• The problem: Copy each line exactly. Drop every picture.

• Data:
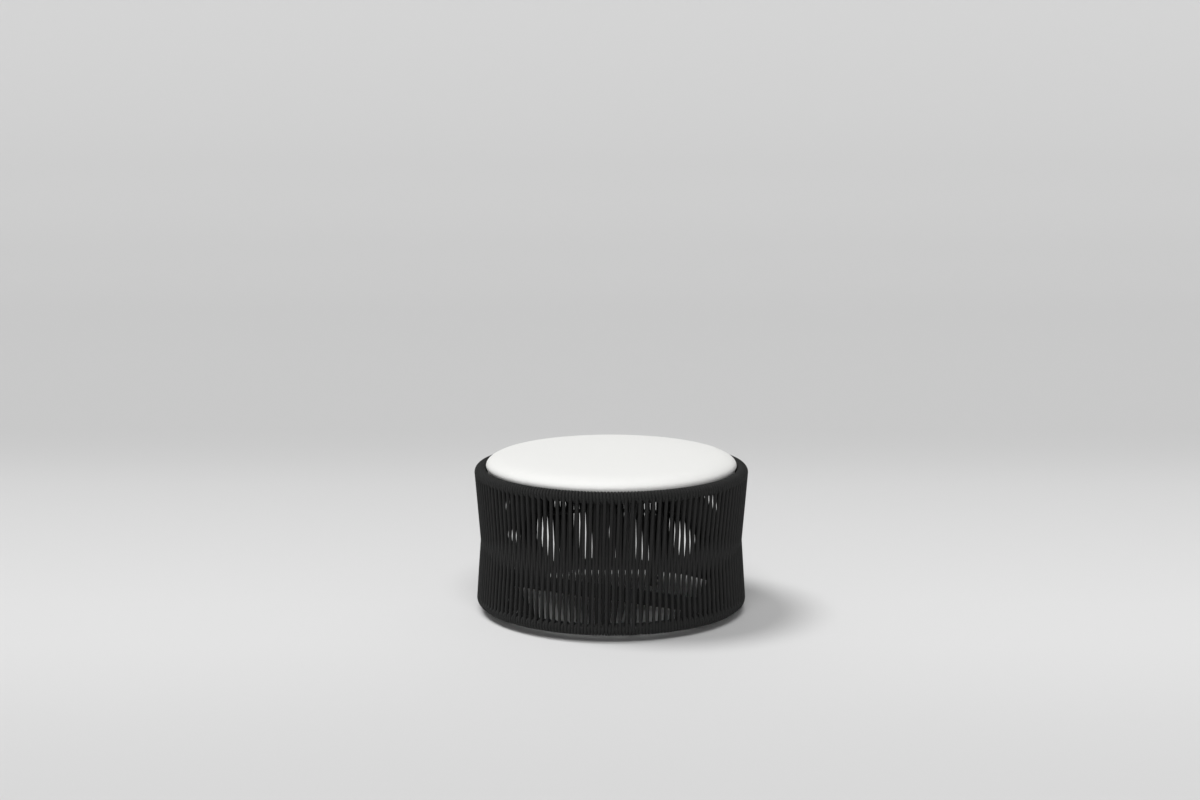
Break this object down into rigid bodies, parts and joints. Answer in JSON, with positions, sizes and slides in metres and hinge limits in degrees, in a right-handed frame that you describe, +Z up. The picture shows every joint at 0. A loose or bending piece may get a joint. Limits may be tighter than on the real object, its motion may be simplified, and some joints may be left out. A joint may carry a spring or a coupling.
{
  "type": "outdoor ottoman footstool",
  "caption": "Round hourglass footstool: dark rope strands wound over three hoops, with a loose white crowned cushion nested inside the rim.",
  "frame": {"origin": "on the floor under the middle of the stool", "axes": "+Z up; -Y is the front that the picture shows; +X to its right"},
  "size_m": [0.7598, 0.7598, 0.4475],
  "materials": {
    "rope": "round braided outdoor rope, charcoal, matt",
    "frame_paint": "fine-textured powder coat, charcoal",
    "glide_plastic": "moulded black plastic",
    "cushion_fabric": "fine plain-woven outdoor fabric, white",
    "foam": "open-cell foam",
    "zip_tape": "woven zip tape, off-white",
    "zip_metal": "satin"
  },
  "bodies": {
    "frame": {"rim_hoop": "frame_paint", "waist_hoop": "frame_paint", "base_hoop": "frame_paint", "rib_1": "frame_paint", "rib_2": "frame_paint", "rib_3": "frame_paint", "rib_4": "frame_paint", "rib_5": "frame_paint", "base_crossbar": "frame_paint", "seat_ring": "frame_paint", "slat_1": "frame_paint", "slat_2": "frame_paint", "slat_3": "frame_paint", "slat_4": "frame_paint", "slat_5": "frame_paint", "slat_6": "frame_paint", "slat_7": "frame_paint", "foot_plate_1": "frame_paint", "foot_plate_2": "frame_paint", "foot_plate_3": "frame_paint", "foot_plate_4": "frame_paint", "foot_plate_5": "frame_paint", "glide_1": "glide_plastic", "glide_2": "glide_plastic", "glide_3": "glide_plastic", "glide_4": "glide_plastic", "glide_5": "glide_plastic", "rope_length_1": "rope", "rope_length_2": "rope", "rope_length_3": "rope", "rope_length_4": "rope", "rope_length_5": "rope", "rope_length_6": "rope", "rope_length_7": "rope", "rope_length_8": "rope", "rope_length_9": "rope", "rope_length_10": "rope"},
    "cushion": {"cushion_cover": "cushion_fabric", "cushion_foam": "foam", "zip_tape": "zip_tape"},
    "zip_slider": {"zip_slider": "zip_metal"}
  },
  "joints": [
    {"name": "cushion_lift", "type": "slide", "parent": "frame", "child": "cushion", "axis": [0, 0, 1], "range_m": [0, 0.12]},
    {"name": "zip_slide", "type": "slide", "parent": "cushion", "child": "zip_slider", "axis": [1, 0, 0], "range_m": [0, 0.382]}
  ]
}
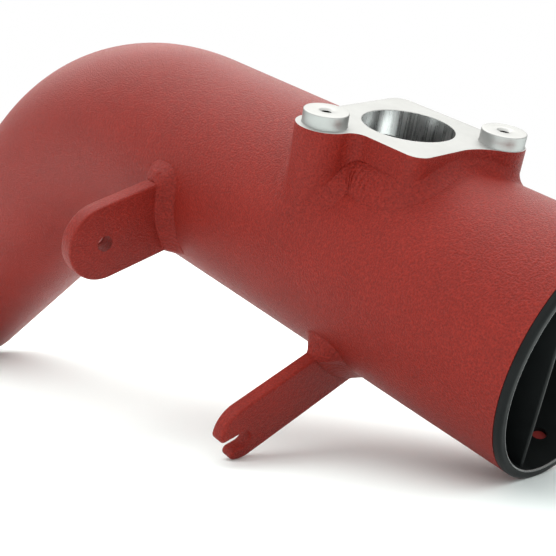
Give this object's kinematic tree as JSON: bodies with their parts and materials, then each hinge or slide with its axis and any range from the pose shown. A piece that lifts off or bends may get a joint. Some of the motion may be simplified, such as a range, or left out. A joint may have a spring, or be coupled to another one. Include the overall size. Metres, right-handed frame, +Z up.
{
  "type": "intake tube",
  "caption": "Bent round intake tube with a machined sensor flange and raised screw pads on top, welded side brackets and a moulded air straightener in its inlet end.",
  "frame": {"origin": "centre of the part's footprint on the floor plane it rests on", "axes": "+Z up as the part rests on its inlet lip, its lower bracket tip and its outlet end; +X toward the inlet end, along the level heading of the straight run; the brackets are on the -Y side"},
  "size_m": [0.4034, 0.1236, 0.1459],
  "materials": {
    "red_coat": "fine wrinkle texture, satin",
    "red_weld": "rippled weld under the same coat",
    "flange_metal": "fine machined top and bore, red wrinkle coat on the skirt",
    "standoff_metal": "turned, satin",
    "black_plastic": "moulded, satin"
  },
  "bodies": {
    "root": {"intake_tube": "red_coat", "sensor_flange": "flange_metal", "sensor_standoffs": "standoff_metal", "sensor_flange_weld": "red_weld", "upper_bracket": "red_coat", "upper_bracket_weld": "red_weld", "lower_bracket": "red_coat", "lower_bracket_weld": "red_weld", "air_straightener": "black_plastic"}
  },
  "joints": []
}
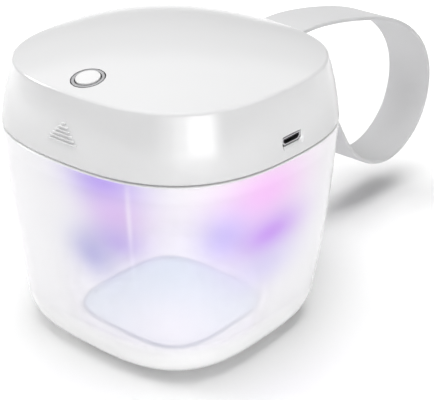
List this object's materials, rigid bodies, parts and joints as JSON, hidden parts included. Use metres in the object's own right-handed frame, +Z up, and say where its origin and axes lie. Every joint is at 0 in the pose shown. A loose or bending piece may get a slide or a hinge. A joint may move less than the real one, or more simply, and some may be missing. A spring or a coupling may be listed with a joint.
{
  "type": "pacifier sterilizer case",
  "caption": "Squircle tub with a flip-top lid that holds a UV lamp, battery and button, and a strap loop at its back.",
  "frame": {"origin": "centre of the flat underside", "axes": "+Z up; +Y towards the hinge and the strap, so -Y is the front with the grip ribs; +X towards the charging socket"},
  "size_m": [0.08, 0.1579, 0.0798],
  "materials": {
    "milky_plastic": "milky translucent, glossy",
    "clear_plastic": "clear, polished",
    "white_plastic": "white, satin gloss",
    "inner_plastic": "white, matte",
    "grey_trim": "grey, satin",
    "seal_rubber": "pale silicone, matte",
    "strap_rubber": "light grey silicone, satin",
    "steel": "nickel plated",
    "black_plastic": "black, matte",
    "board_laminate": "green solder mask",
    "cell_foil": "satin foil",
    "led_ceramic": "ceramic with a clear lens",
    "red_wire": "red insulation"
  },
  "bodies": {
    "case": {"body_shell": "milky_plastic", "floor_plate": "clear_plastic", "body_magnet": "steel", "hinge_pin": "steel"},
    "lid": {"lid_shell": "white_plastic", "lid_inner_cover": "inner_plastic", "lid_gasket": "seal_rubber", "lid_screw_1": "steel", "lid_screw_2": "steel", "lid_screw_3": "steel", "lid_screw_4": "steel", "lamp_window": "clear_plastic", "window_seal": "seal_rubber", "uv_led_1": "led_ceramic", "uv_led_2": "led_ceramic", "uv_led_3": "led_ceramic", "main_board": "board_laminate", "board_screw_1": "steel", "board_screw_2": "steel", "board_screw_3": "steel", "board_screw_4": "steel", "control_chip": "black_plastic", "hall_sensor": "black_plastic", "tact_switch": "black_plastic", "usb_shell": "steel", "usb_tongue": "black_plastic", "battery": "cell_foil", "battery_pad": "seal_rubber", "battery_socket": "inner_plastic", "battery_lead_red": "red_wire", "battery_lead_black": "black_plastic", "button_ring": "grey_trim", "strap_bar": "steel"},
    "button": {"button_cap": "white_plastic", "switch_plunger": "black_plastic"},
    "strap": {"strap": "strap_rubber", "strap_snap_cap": "steel", "strap_snap_stud": "steel"}
  },
  "joints": [
    {"name": "lid_hinge", "type": "hinge", "parent": "case", "child": "lid", "pos_m": [0, 0.043, 0.058], "axis": [-1, 0, 0], "range_deg": [0, 95]},
    {"name": "button_press", "type": "slide", "parent": "lid", "child": "button", "axis": [0, 0.2107, -0.9776], "range_m": [0, 0.0004], "stiffness_N_per_m": 1200},
    {"name": "strap_swing", "type": "hinge", "parent": "lid", "child": "strap", "pos_m": [0, 0.0436, 0.0674], "axis": [1, 0, 0], "range_deg": [0, 95]}
  ],
  "couplings": [
    {"joint": "strap_swing", "follows": "lid_hinge", "ratio": 1}
  ]
}
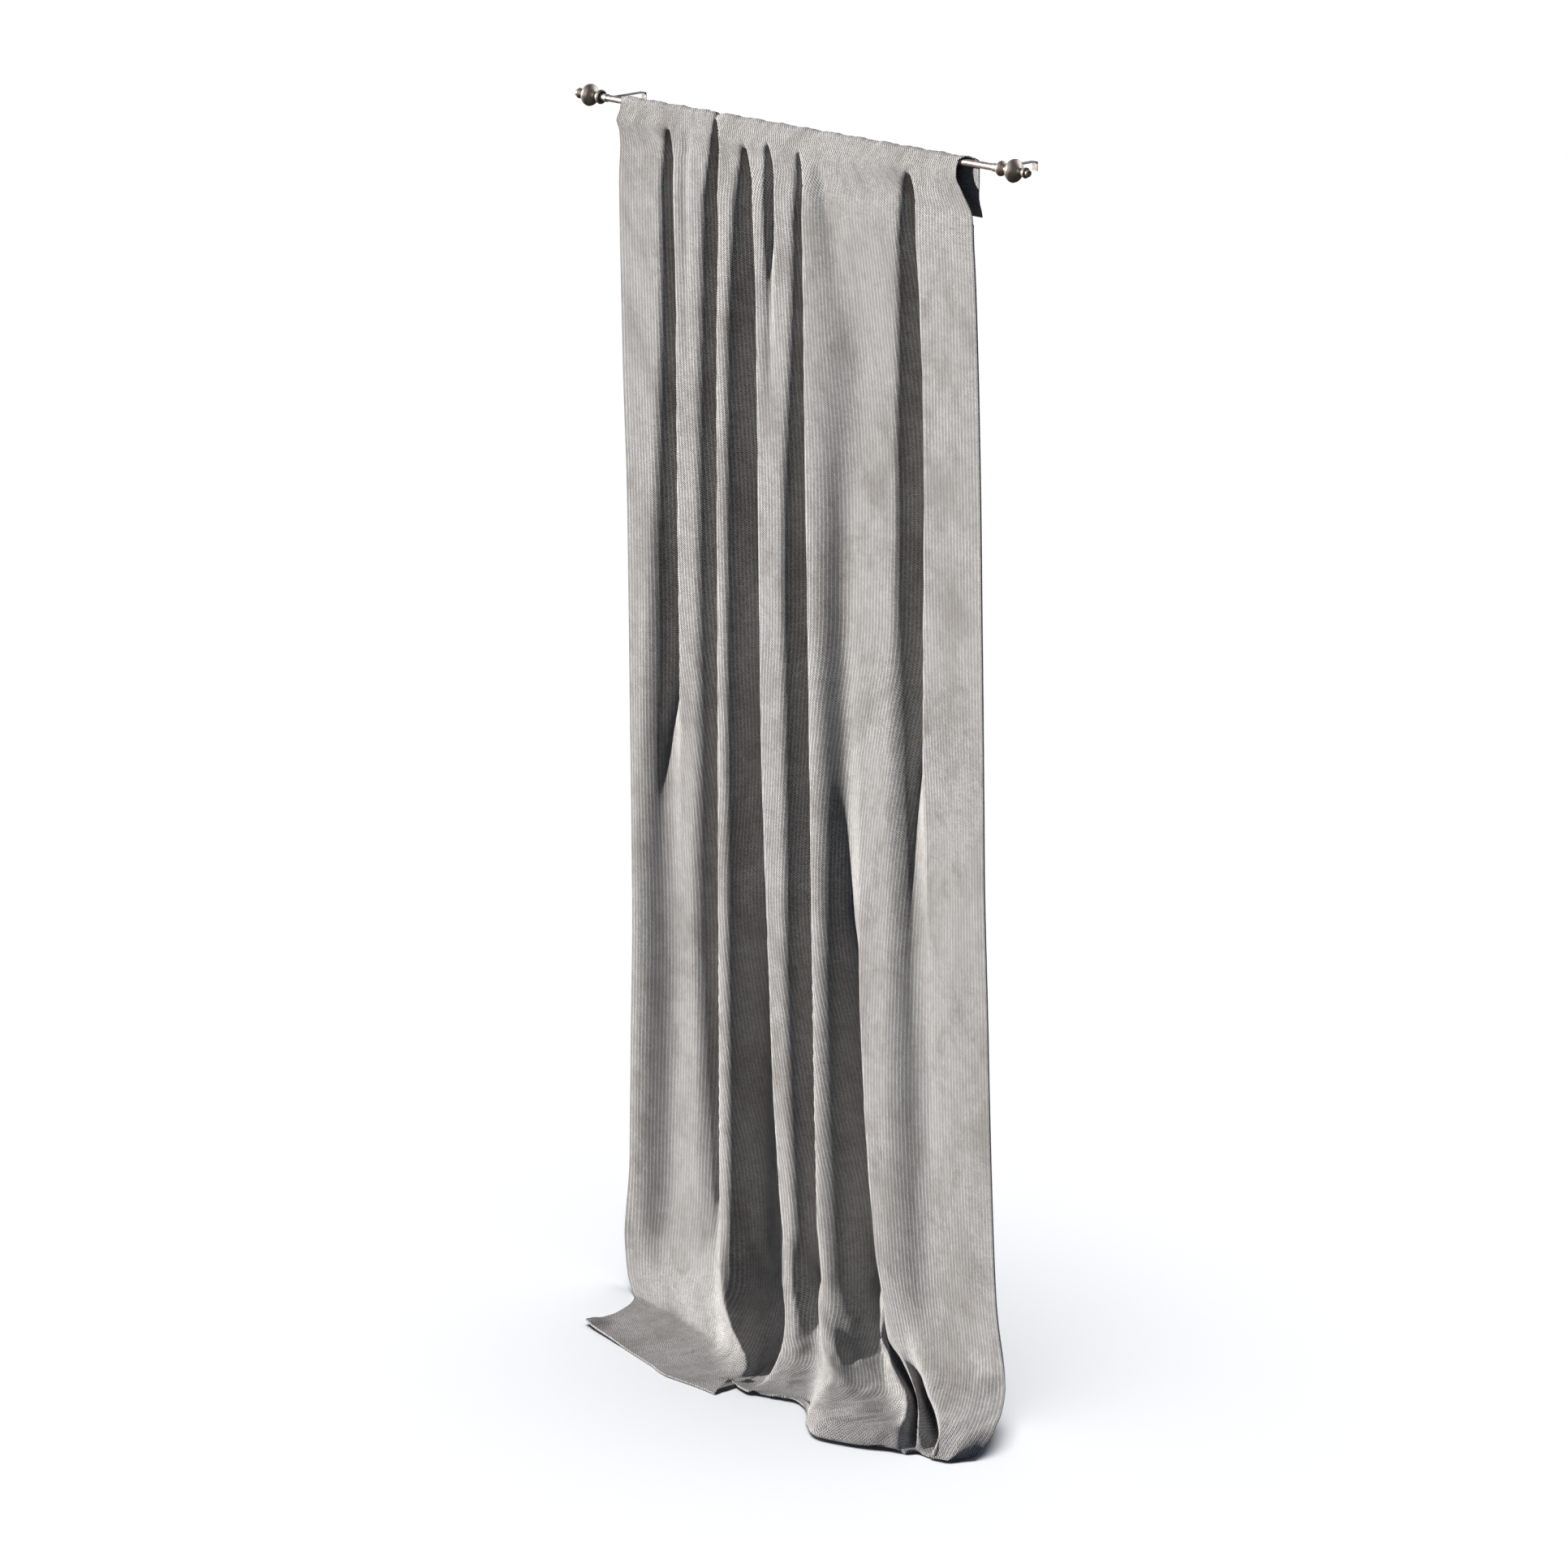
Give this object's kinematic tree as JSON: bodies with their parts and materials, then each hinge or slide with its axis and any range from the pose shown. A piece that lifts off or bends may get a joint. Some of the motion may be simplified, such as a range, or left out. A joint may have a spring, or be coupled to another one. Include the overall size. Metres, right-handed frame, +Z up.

• Response to the exercise:
Break this object down into rigid bodies, parts and joints. Answer in JSON, with positions, sizes and slides in metres and hinge limits in degrees, in a right-handed frame that you describe, +Z up. The picture shows every joint at 0. A loose or bending piece may get a joint. Limits may be tighter than on the real object, its motion may be simplified, and some joints may be left out. A joint may carry a spring or a coupling.
{
  "type": "outdoor ottoman footstool",
  "caption": "Round hourglass footstool: dark rope strands wound over three hoops, with a loose white crowned cushion nested inside the rim.",
  "frame": {"origin": "on the floor under the middle of the stool", "axes": "+Z up; -Y is the front that the picture shows; +X to its right"},
  "size_m": [0.7598, 0.7598, 0.4475],
  "materials": {
    "rope": "round braided outdoor rope, charcoal, matt",
    "frame_paint": "fine-textured powder coat, charcoal",
    "glide_plastic": "moulded black plastic",
    "cushion_fabric": "fine plain-woven outdoor fabric, white",
    "foam": "open-cell foam",
    "zip_tape": "woven zip tape, off-white",
    "zip_metal": "satin"
  },
  "bodies": {
    "frame": {"rim_hoop": "frame_paint", "waist_hoop": "frame_paint", "base_hoop": "frame_paint", "rib_1": "frame_paint", "rib_2": "frame_paint", "rib_3": "frame_paint", "rib_4": "frame_paint", "rib_5": "frame_paint", "base_crossbar": "frame_paint", "seat_ring": "frame_paint", "slat_1": "frame_paint", "slat_2": "frame_paint", "slat_3": "frame_paint", "slat_4": "frame_paint", "slat_5": "frame_paint", "slat_6": "frame_paint", "slat_7": "frame_paint", "foot_plate_1": "frame_paint", "foot_plate_2": "frame_paint", "foot_plate_3": "frame_paint", "foot_plate_4": "frame_paint", "foot_plate_5": "frame_paint", "glide_1": "glide_plastic", "glide_2": "glide_plastic", "glide_3": "glide_plastic", "glide_4": "glide_plastic", "glide_5": "glide_plastic", "rope_length_1": "rope", "rope_length_2": "rope", "rope_length_3": "rope", "rope_length_4": "rope", "rope_length_5": "rope", "rope_length_6": "rope", "rope_length_7": "rope", "rope_length_8": "rope", "rope_length_9": "rope", "rope_length_10": "rope"},
    "cushion": {"cushion_cover": "cushion_fabric", "cushion_foam": "foam", "zip_tape": "zip_tape"},
    "zip_slider": {"zip_slider": "zip_metal"}
  },
  "joints": [
    {"name": "cushion_lift", "type": "slide", "parent": "frame", "child": "cushion", "axis": [0, 0, 1], "range_m": [0, 0.12]},
    {"name": "zip_slide", "type": "slide", "parent": "cushion", "child": "zip_slider", "axis": [1, 0, 0], "range_m": [0, 0.382]}
  ]
}
Give this object's kinematic tree as JSON: bodies with their parts and materials, then each hinge or slide with its axis and any range from the pose shown. A piece that lifts off or bends may get a joint. Some of the motion may be simplified, such as a range, or left out. A joint may have a spring, or be coupled to another one. Include the overall size. Metres, right-handed frame, +Z up.
{
  "type": "intake tube",
  "caption": "Bent round intake tube with a machined sensor flange and raised screw pads on top, welded side brackets and a moulded air straightener in its inlet end.",
  "frame": {"origin": "centre of the part's footprint on the floor plane it rests on", "axes": "+Z up as the part rests on its inlet lip, its lower bracket tip and its outlet end; +X toward the inlet end, along the level heading of the straight run; the brackets are on the -Y side"},
  "size_m": [0.4034, 0.1236, 0.1459],
  "materials": {
    "red_coat": "fine wrinkle texture, satin",
    "red_weld": "rippled weld under the same coat",
    "flange_metal": "fine machined top and bore, red wrinkle coat on the skirt",
    "standoff_metal": "turned, satin",
    "black_plastic": "moulded, satin"
  },
  "bodies": {
    "root": {"intake_tube": "red_coat", "sensor_flange": "flange_metal", "sensor_standoffs": "standoff_metal", "sensor_flange_weld": "red_weld", "upper_bracket": "red_coat", "upper_bracket_weld": "red_weld", "lower_bracket": "red_coat", "lower_bracket_weld": "red_weld", "air_straightener": "black_plastic"}
  },
  "joints": []
}
List this object's materials, rigid bodies, parts and joints as JSON, hidden parts included. Use metres in the object's own right-handed frame, +Z up, and say where its origin and axes lie. Every joint is at 0 in the pose shown. A loose or bending piece may get a slide or a hinge. A joint may move less than the real one, or more simply, and some may be missing. A spring or a coupling may be listed with a joint.
{
  "type": "pacifier sterilizer case",
  "caption": "Squircle tub with a flip-top lid that holds a UV lamp, battery and button, and a strap loop at its back.",
  "frame": {"origin": "centre of the flat underside", "axes": "+Z up; +Y towards the hinge and the strap, so -Y is the front with the grip ribs; +X towards the charging socket"},
  "size_m": [0.08, 0.1579, 0.0798],
  "materials": {
    "milky_plastic": "milky translucent, glossy",
    "clear_plastic": "clear, polished",
    "white_plastic": "white, satin gloss",
    "inner_plastic": "white, matte",
    "grey_trim": "grey, satin",
    "seal_rubber": "pale silicone, matte",
    "strap_rubber": "light grey silicone, satin",
    "steel": "nickel plated",
    "black_plastic": "black, matte",
    "board_laminate": "green solder mask",
    "cell_foil": "satin foil",
    "led_ceramic": "ceramic with a clear lens",
    "red_wire": "red insulation"
  },
  "bodies": {
    "case": {"body_shell": "milky_plastic", "floor_plate": "clear_plastic", "body_magnet": "steel", "hinge_pin": "steel"},
    "lid": {"lid_shell": "white_plastic", "lid_inner_cover": "inner_plastic", "lid_gasket": "seal_rubber", "lid_screw_1": "steel", "lid_screw_2": "steel", "lid_screw_3": "steel", "lid_screw_4": "steel", "lamp_window": "clear_plastic", "window_seal": "seal_rubber", "uv_led_1": "led_ceramic", "uv_led_2": "led_ceramic", "uv_led_3": "led_ceramic", "main_board": "board_laminate", "board_screw_1": "steel", "board_screw_2": "steel", "board_screw_3": "steel", "board_screw_4": "steel", "control_chip": "black_plastic", "hall_sensor": "black_plastic", "tact_switch": "black_plastic", "usb_shell": "steel", "usb_tongue": "black_plastic", "battery": "cell_foil", "battery_pad": "seal_rubber", "battery_socket": "inner_plastic", "battery_lead_red": "red_wire", "battery_lead_black": "black_plastic", "button_ring": "grey_trim", "strap_bar": "steel"},
    "button": {"button_cap": "white_plastic", "switch_plunger": "black_plastic"},
    "strap": {"strap": "strap_rubber", "strap_snap_cap": "steel", "strap_snap_stud": "steel"}
  },
  "joints": [
    {"name": "lid_hinge", "type": "hinge", "parent": "case", "child": "lid", "pos_m": [0, 0.043, 0.058], "axis": [-1, 0, 0], "range_deg": [0, 95]},
    {"name": "button_press", "type": "slide", "parent": "lid", "child": "button", "axis": [0, 0.2107, -0.9776], "range_m": [0, 0.0004], "stiffness_N_per_m": 1200},
    {"name": "strap_swing", "type": "hinge", "parent": "lid", "child": "strap", "pos_m": [0, 0.0436, 0.0674], "axis": [1, 0, 0], "range_deg": [0, 95]}
  ],
  "couplings": [
    {"joint": "strap_swing", "follows": "lid_hinge", "ratio": 1}
  ]
}
Give this object's kinematic tree as JSON: bodies with their parts and materials, then each hinge or slide with its axis and any range from the pose shown. A piece that lifts off or bends may get a joint. Some of the motion may be simplified, such as a range, or left out. A joint may have a spring, or be coupled to another one. Include the overall size. Metres, right-handed frame, +Z up.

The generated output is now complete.